▶ **Direction**: Count the lines below that contain the word "object", and reply with only that number.

•••

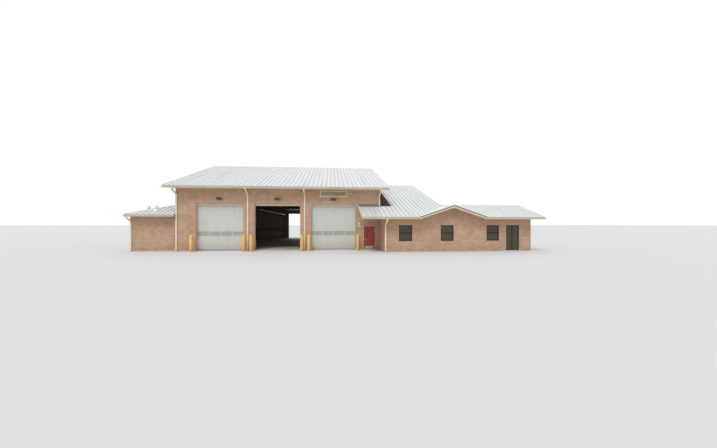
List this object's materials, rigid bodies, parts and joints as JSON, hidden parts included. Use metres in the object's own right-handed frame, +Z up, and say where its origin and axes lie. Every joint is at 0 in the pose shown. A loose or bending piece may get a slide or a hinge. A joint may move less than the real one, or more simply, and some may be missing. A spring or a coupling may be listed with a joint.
{
  "type": "fire station building",
  "caption": "Low fire station: gabled apparatus hall with sectional vehicle doors, a canopied office wing and a lean-to, block walls and standing seam roofs, hinged entry door.",
  "frame": {"origin": "on the ground at the centre of the apparatus hall, on the underside of the floor slab", "axes": "+X to the right seen from the street, +Y to the rear, +Z up"},
  "size_m": [38.2, 26.99, 10.1283],
  "materials": {
    "split_block": "split-face coloured concrete block",
    "concrete": "trowelled concrete",
    "roof_metal": "satin metallic coated sheet",
    "trim_paint": "satin factory paint",
    "door_paint": "satin factory paint, embossed",
    "galvanised": "galvanised",
    "clear_glass": "clear",
    "tinted_glass": "tinted",
    "frosted_glass": "frosted grey",
    "entry_red": "gloss paint",
    "entry_frame_paint": "gloss paint",
    "hardware_steel": "satin",
    "bronze_aluminium": "dark anodised",
    "cladding_paint": "ribbed sheet, satin",
    "bollard_sleeve": "sun-faded sleeve",
    "light_housing": "dark powder coat",
    "sign_paint": "bare framed plate",
    "vent_paint": "white paint"
  },
  "bodies": {
    "building": {"floor_slab": "concrete", "hall_front_piers": "split_block", "entry_wall_piers": "split_block", "entry_wall_over": "split_block", "door_headers": "split_block", "hall_rear_piers": "split_block", "hall_left_wall": "split_block", "hall_right_wall": "split_block", "hall_roof_slopes": "roof_metal", "ridge_caps": "roof_metal", "hall_roof_trim": "trim_paint", "doorway_trim": "trim_paint", "front_door_left": "door_paint", "front_door_middle": "door_paint", "front_door_right": "door_paint", "rear_door_left": "door_paint", "rear_door_middle": "door_paint", "rear_door_right": "door_paint", "door_glazing": "frosted_glass", "door_tracks": "galvanised", "track_hangers": "galvanised", "door_springs": "galvanised", "exhaust_rail": "galvanised", "entry_door_frame": "entry_frame_paint", "entry_hinges_frame": "hardware_steel", "wing_front_wall": "split_block", "wing_rear_walls": "split_block", "wing_side_walls": "split_block", "wing_left_gable": "cladding_paint", "window_frames": "bronze_aluminium", "window_glass": "tinted_glass", "wing_front_slope": "roof_metal", "wing_rear_slopes": "roof_metal", "link_roof": "roof_metal", "front_gable_roof": "roof_metal", "wing_roof_trim": "trim_paint", "lean_walls": "split_block", "lean_roof": "roof_metal", "lean_roof_trim": "trim_paint", "roof_vents": "vent_paint", "gutters": "trim_paint", "downspouts": "trim_paint", "bollards": "bollard_sleeve", "outside_lights": "light_housing", "sign_panel": "sign_paint"},
    "entry_door": {"entry_door_leaf": "entry_red", "entry_door_lite": "clear_glass", "entry_door_hardware": "hardware_steel", "entry_hinges_leaf": "hardware_steel"}
  },
  "joints": [
    {"name": "entry_door_hinge", "type": "hinge", "parent": "building", "child": "entry_door", "pos_m": [8.927, -11.297, 1.1], "axis": [0, 0, 1], "range_deg": [0, 100]}
  ]
}
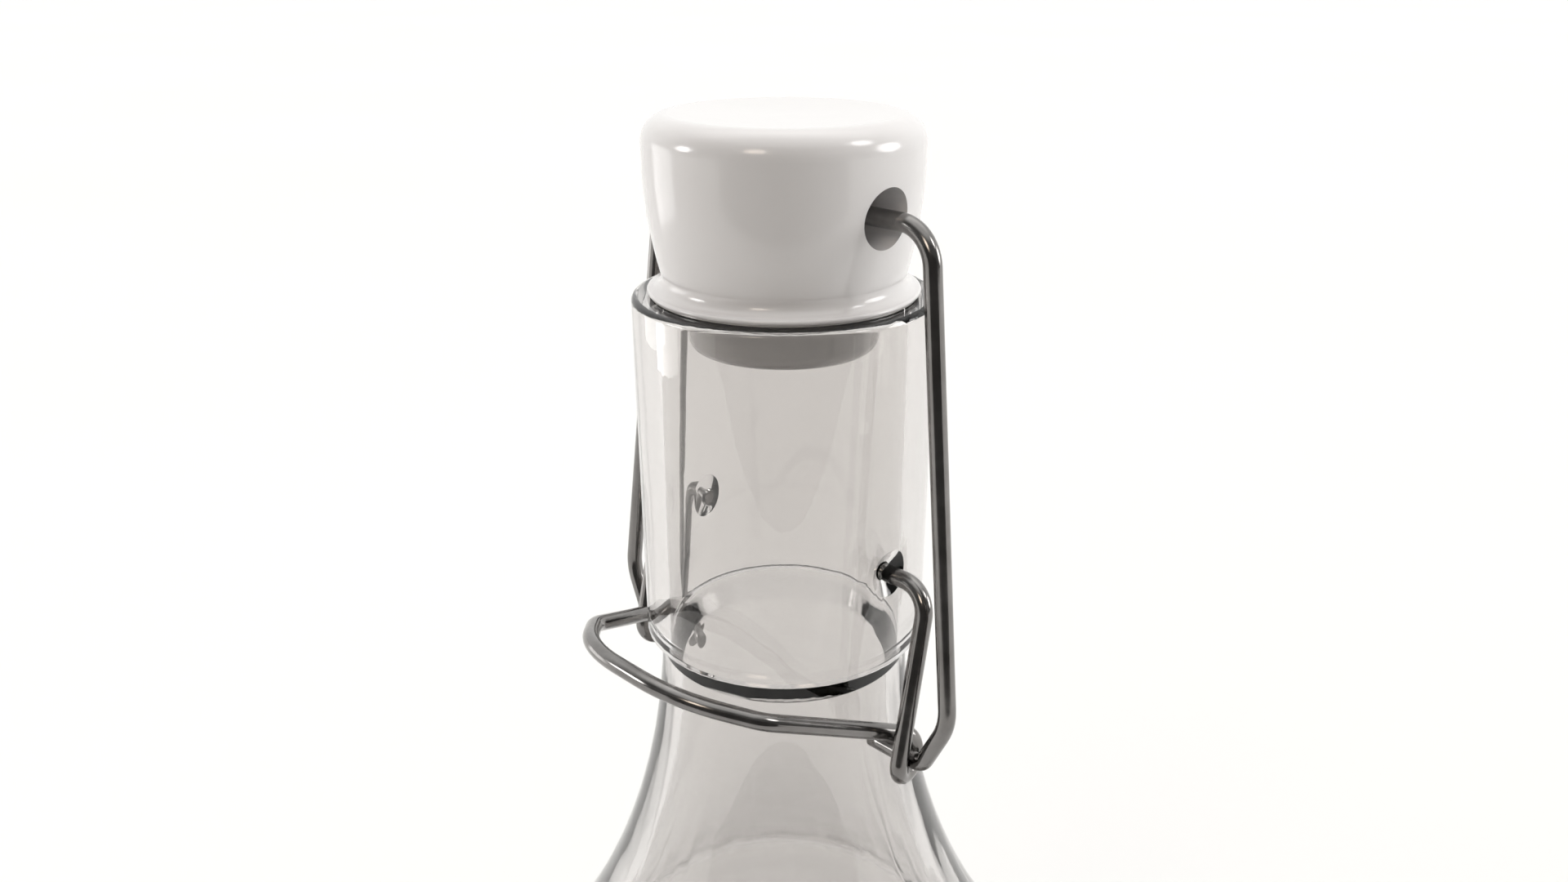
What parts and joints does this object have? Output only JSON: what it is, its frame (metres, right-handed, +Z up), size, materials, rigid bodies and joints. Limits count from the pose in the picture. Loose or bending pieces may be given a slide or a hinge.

•••

▶ **Answer to the exercise**: 2